The Digital Public Library of America (DPLA) is envisioned as a large-scale digital public library that will make the cultural and scientific record available to all. The DPLA planning initiative was launched in December 2010 with support from the Alfred P. Sloan Foundation. As the DPLA planning process continued, numerous other funders contributed, including: Arcadia Fund, Institute of Museum and Library Services, John S. and James L. Knight Foundation, and the National Endowment for the Humanities. The public launch of the DPLA took place in April, 2013, and included the DPLA's first online collaborative exhibition with Europeana, Leaving Europe: A new life in America. The DPLA is led now by Executive Director Dan Cohen and guided by a Board of Directors comprised of leading public and research librarians, technologists, intellectual property scholars, and business experts from around the country. The first DPLAfest will take place on October 24 & 25 in Boston.

CLIR and the DPLA

In 2011, CLIR’s Digital Library Federation (DLF) Program assembled one of 60 teams participating in a DPLA “beta sprint”—a call for ideas, models, prototypes, tools, and user interfaces that demonstrate how the DPLA might index and provide access to a wider range of broadly distributed content. The DLF Program’s beta sprint effort leveraged content from more than 1,000 cultural heritage collections described in the IMLS Digital Collections and Content project.
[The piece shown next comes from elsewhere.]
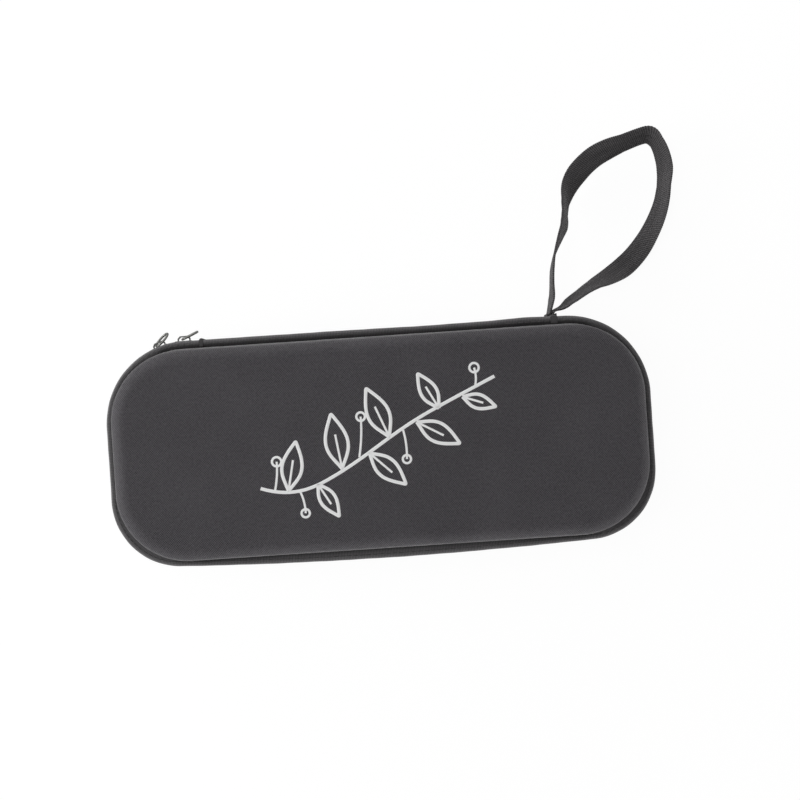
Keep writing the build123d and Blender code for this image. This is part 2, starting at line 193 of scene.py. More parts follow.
def ribbed_cloth(name, shades, pitch_mm, depth_mm, across_mm=None, slant=0.0, sheen=0.08, painted_crevice_shade=False):
    """Cloth with ribs across its length, on the piece's own cloth map. Slant turns the ribs; the last option
    paints shade beside the shell.
    """
    nap = {"Sheen_Weight": sheen, "Sheen_Roughness": 0.3, "Specular_IOR_Level": 0.25}
    m = new_surface(name, shades[1], 0.8, **nap)
    where = place_on(m, "cloth")
    length, girth, _ = node(m, "ShaderNodeSeparateXYZ", i0=where).outputs
    along = calc(m, "ADD", length, calc(m, "MULTIPLY", girth, slant))
    ribs = threads(m, along, pitch_mm)
    lines = threads(m, girth, across_mm or pitch_mm * 1.6)
    streak = cloud(m, where, 220, 3.0, (0.25, 2.5, 1.0))
    fuzz = cloud(m, where, 1500, 2.0)
    woven = calc(m, "MULTIPLY", ribs, calc(m, "MULTIPLY_ADD", lines, 0.5, 0.5))
    height = calc(m, "ADD", woven, calc(m, "MULTIPLY", fuzz, 0.35))
    uneven = calc(m, "MULTIPLY", calc(m, "ADD", streak, fuzz), 0.3)
    tint = calc(m, "ADD", calc(m, "MULTIPLY", ribs, 0.4), uneven)
    made = finish_surface(m, height, depth_mm, tint, shades)
    if painted_crevice_shade:
        # deep beside the shell on the long sides, open to the light on the rounded ends
        x, y, _ = node(m, "ShaderNodeSeparateXYZ", i0=place_on(m)).outputs
        front = calc(m, "MULTIPLY", calc(m, "LESS_THAN", y, 0.0), 0.8 * MM)
        eased = calc(m, "ADD", calc(m, "MULTIPLY", past(m, x, BAND_ENDS_FROM), 0.25), front)
        made = paint_shade_from(made, calc(m, "ADD", girth, eased), dark_mm=0.4, clear_mm=2.6, left=0.26)
    return made


def plain_cloth(name, shades, pitch_mm, depth_mm, sheen=0.12, rough=0.9, twist=0.0):
    """Knitted or woven cloth on Object coordinates."""
    m = new_surface(name, shades[1], rough, Sheen_Weight=sheen, Sheen_Roughness=0.6)
    where = place_on(m)
    turned = node(m, "ShaderNodeVectorRotate", rotation_type="Z_AXIS", i0=where)
    turned.inputs["Angle"].default_value = twist
    x, y, z = node(m, "ShaderNodeSeparateXYZ", i0=turned.outputs[0]).outputs
    side = calc(m, "ADD", y, z)
    knit = calc(m, "MULTIPLY", threads(m, x, pitch_mm), threads(m, side, pitch_mm * 1.3))
    fuzz = cloud(m, where, 1300, 3.0)
    worn = cloud(m, where, 40, 4.0)
    height = calc(m, "ADD", calc(m, "MULTIPLY", knit, 0.6), fuzz)
    uneven = calc(m, "MULTIPLY", calc(m, "ADD", worn, fuzz), 0.38)
    tint = calc(m, "ADD", calc(m, "MULTIPLY", knit, 0.25), uneven)
    return finish_surface(m, height, depth_mm, tint, shades)


def rubbed_surface(name, shades, rough, rubbed_scale, metallic=0.85):
    """Lacquered gunmetal, or moulded nylon where metallic is 0, paler where it rubs."""
    m = new_surface(name, shades[1], rough, Metallic=metallic)
    where = place_on(m)
    rubbed = cloud(m, where, rubbed_scale, 5.0)
    grain = cloud(m, where, 2500, 2.0)
    return finish_surface(m, grain, 0.02, rubbed, shades, (rough - 0.1, rough + 0.15))


SHELL_NYLON = shell_nylon()
# the zip tape and the hinge cloth have painted shade beside the shell
ZIP_TAPE = ribbed_cloth(
    "zip_tape_cloth", ((0.062, 0.06, 0.062), (0.156, 0.152, 0.156)),
    pitch_mm=0.8, depth_mm=0.1, across_mm=1.3, sheen=0.24, painted_crevice_shade=True,
)
HINGE_CLOTH = ribbed_cloth(
    "hinge_cloth", ((0.07, 0.067, 0.07), (0.164, 0.159, 0.163)),
    pitch_mm=0.8, depth_mm=0.1, across_mm=0.8, sheen=0.24, painted_crevice_shade=True,
)
# the seam cloth is darker than the hinge cloth: partly its own colour, partly painted shade at the ridges
# beside the band
SEAM_CLOTH = ribbed_cloth(
    "seam_cloth", ((0.028, 0.027, 0.028), (0.08, 0.077, 0.079)), pitch_mm=0.7, depth_mm=0.1, across_mm=0.7
)
WEBBING = ribbed_cloth(
    "strap_webbing", ((0.0215, 0.0203, 0.0215), (0.105, 0.1, 0.103)),
    pitch_mm=1.05, depth_mm=0.28, across_mm=1.5, slant=0.22, sheen=0.22,
)
KNIT_LINING = plain_cloth(
    "knit_lining", ((0.014, 0.014, 0.015), (0.042, 0.042, 0.045)),
    pitch_mm=0.9, depth_mm=0.15, sheen=0.5, rough=0.95, twist=0.6,
)
BIAS_TAPE = ribbed_cloth(
    "bias_tape", ((0.013, 0.013, 0.014), (0.036, 0.036, 0.038)), pitch_mm=0.6, depth_mm=0.08
)
ELASTIC = ribbed_cloth(
    "ribbed_elastic", ((0.01, 0.01, 0.012), (0.042, 0.042, 0.045)), pitch_mm=1.4, depth_mm=0.35, across_mm=0.9
)
THREAD = plain_cloth(
    "sewing_thread", ((0.03, 0.029, 0.03), (0.085, 0.081, 0.082)), pitch_mm=0.3, depth_mm=0.05
)
NET_CORD = plain_cloth(
    "net_cord", ((0.01, 0.01, 0.011), (0.03, 0.03, 0.032)), pitch_mm=0.4, depth_mm=0.05
)
PRINT_INK = plain_cloth(
    "print_ink", ((0.93, 0.93, 0.93), (0.97, 0.97, 0.97)), pitch_mm=0.9, depth_mm=0.03, sheen=0.0, rough=0.6
)
COIL_NYLON = rubbed_surface(
    "coil_nylon", ((0.01, 0.01, 0.01), (0.03, 0.03, 0.03)), rough=0.42, rubbed_scale=300, metallic=0.0
)
SLIDER_METAL = rubbed_surface(
    "slider_gunmetal", ((0.035, 0.035, 0.033), (0.09, 0.09, 0.086)), rough=0.38, rubbed_scale=420
)
PULL_WIRE = rubbed_surface(
    "pull_wire", ((0.09, 0.09, 0.084), (0.21, 0.21, 0.2)), rough=0.34, rubbed_scale=380
)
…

CLIR staff also participated in DPLA planning process through the Content & Scope Workstream and the Steering Committee. The Content & Scope Workstream identified content and articulated a collection development policy for the DPLA by confronting questions relating to the management of and access to distributed materials, research, and data curation. CLIR President Charles Henry served on the intial Steering Committee, and continues to serve on the current Advisory Committee. DLF Program Director Rachel Frick co-chaired and Program Officer Jena Winberry served as coordinator for the Content & Scope Workstream. Frick currently co-chairs and Winberry serves as a member of the Content Committee.